Ron Harrington, whose brother Keith Harrington’s murder is one of those linked to the alleged Golden State Killer, castigated Newsom’s decision. Keith Harrington, along with his wife, Patti, were found bludgeoned to death in August of 1980 inside their home in a gated community just outside Dana Point, Calif.

Family, friends and prosecutors want DeAngelo to face the death penalty for his crimes, which is understandable.

I am an opponent of the death penalty because I believe it violates constitutional ban against cruel and unusual punishment and the guarantees of due process of law and of equal protection under the law.

In 1972, the Supreme Court declared that under then-existing laws “the imposition and carrying out of the death penalty… constitutes cruel and unusual punishment in violation of the Eighth and Fourteenth Amendments.” (Furman v. Georgia, 408 U.S. 238). The Court, concentrating its objections on the manner in which death penalty laws had been applied, found the result so “harsh, freakish, and arbitrary” as to be constitutionally unacceptable.  Making the nationwide impact of its decision unmistakable, the Court summarily reversed death sentences in the many cases then before it, which involved a wide range of state statutes, crimes and factual situations.

But within four years after the Furman decision, several hundred persons had been sentenced to death under new state capital punishment statutes written to provide guidance to juries in sentencing. These statutes require a two-stage trial procedure, in which the jury first determines guilt or innocence and then chooses imprisonment or death in the light of aggravating or mitigating circumstances.

In 1976, the Supreme Court moved away from abolition, holding that “the punishment of death does not invariably violate the Constitution.”  The Court ruled that the new death penalty statutes contained “objective standards to guide, regularize, and make rationally reviewable the process for imposing the sentence of death.” (Gregg v. Georgia, 428 U.S. 153). Subsequently 38 state legislatures and the Federal government enacted death penalty statutes patterned after those the Court upheld in Gregg.  Congress also enacted and expanded federal death penalty statutes for peacetime espionage by military personnel and for a vast range of categories of murder.

However, I think there is a more fundamental argument against the death penalty other than the legal one I just outlined.  It’s a moral one.  We simply don’t have a right to take another’s life.  We don’t have a right to be judge, jury, and executioner and neither does the state.

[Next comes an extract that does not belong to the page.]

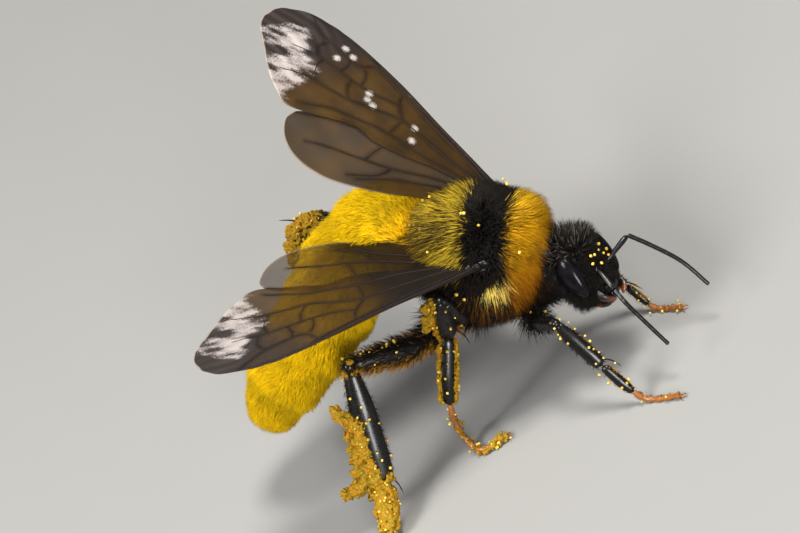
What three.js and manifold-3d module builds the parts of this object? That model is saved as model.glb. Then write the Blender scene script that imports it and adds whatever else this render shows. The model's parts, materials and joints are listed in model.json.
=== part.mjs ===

Pope Francis has declared the death penalty wrong in all cases, a definitive change in church teaching that is likely to challenge Catholic politicians, judges and officials who have argued that their church was not entirely opposed to capital punishment.  (And they would be right.  Thomas Aquinas allowed for the death penalty.)

Before, church doctrine accepted the death penalty if it was “the only practicable way” to defend lives, an opening that some Catholics took as license to support capital punishment in many cases.

But Francis said executions were unacceptable in all cases because they are “an attack” on human dignity.  He finds the death penalty so abhorrent, he changed the Catechism of the Catholic Church regarding the church’s teaching on the subject.

Too many of the pro-death penalty’s arguments are vindictive and an “eye for an eye” justice.  The other argument employed by them is the death penalty serves as a deterrent.  However, data clearly contradicts this notion.